Notice the trade structure? The trader closed their $46 short calls (where there's 5.5B gamma support) and moved up to $53 - essentially following the gamma levels as the stock rallied.

Implied Move Analysis

INTC Implied Move

Options market pricing for upcoming expirations:

  • 📅 Weekly (Jan 23 - 2 days - EARNINGS!): +/- $4.20 (+/- 7.92%) → Range: $48.86 - $57.27
  • 📅 Monthly OPEX (Feb 20 - 30 days - THESE TRADES!): +/- $7.78 (+/- 14.66%) → Range: $45.29 - $60.84
  • 📅 Quarterly Triple Witch (Mar 20 - 58 days): +/- $10.03 (+/- 18.9%) → Range: $43.03 - $63.09
  • 📅 Yearly LEAPS (Dec 18 - 331 days): +/- $20.57 (+/- 38.76%) → Range: $32.49 - $73.63

Translation for regular folks: The options market is pricing in a MASSIVE 7.9% move ($4.20) by Friday's weekly expiration which captures tomorrow's earnings. That's significant for a $231B market cap company! The February 20 expiration (where all three trades are positioned) has an implied move of 14.66% - meaning the market expects INTC could trade anywhere from $45.29 to $60.84 by then.

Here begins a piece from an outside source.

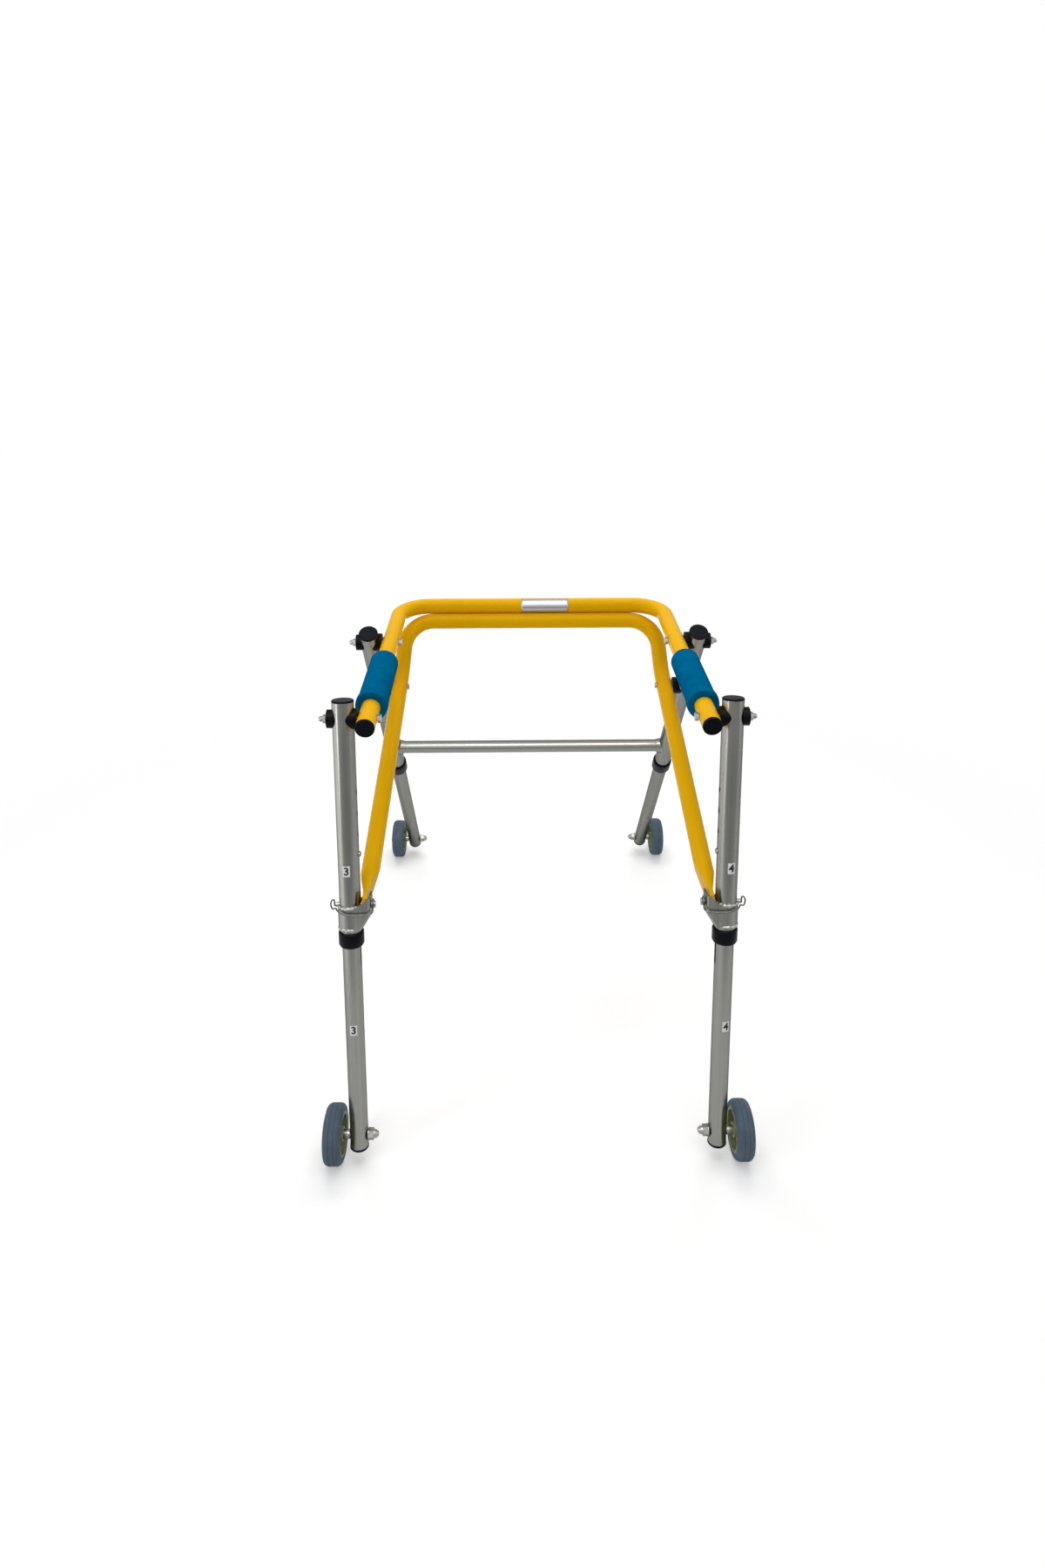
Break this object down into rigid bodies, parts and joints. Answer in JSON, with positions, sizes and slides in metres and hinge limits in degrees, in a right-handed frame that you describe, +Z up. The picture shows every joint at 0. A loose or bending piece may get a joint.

Key insight: The trader positioning at the $53 strike for their short call is essentially betting the stock stays below $57-58 (upper implied move range) through February. Meanwhile, their $43 call close locked in profits from the rally, and the $46 close removed risk from their previous position.

The high implied volatility (14.66% for monthly) reflects massive earnings uncertainty tomorrow.


🎪 Catalysts

🔥 IMMEDIATE - Q4 2025 Earnings (TOMORROW - January 22, 2026!)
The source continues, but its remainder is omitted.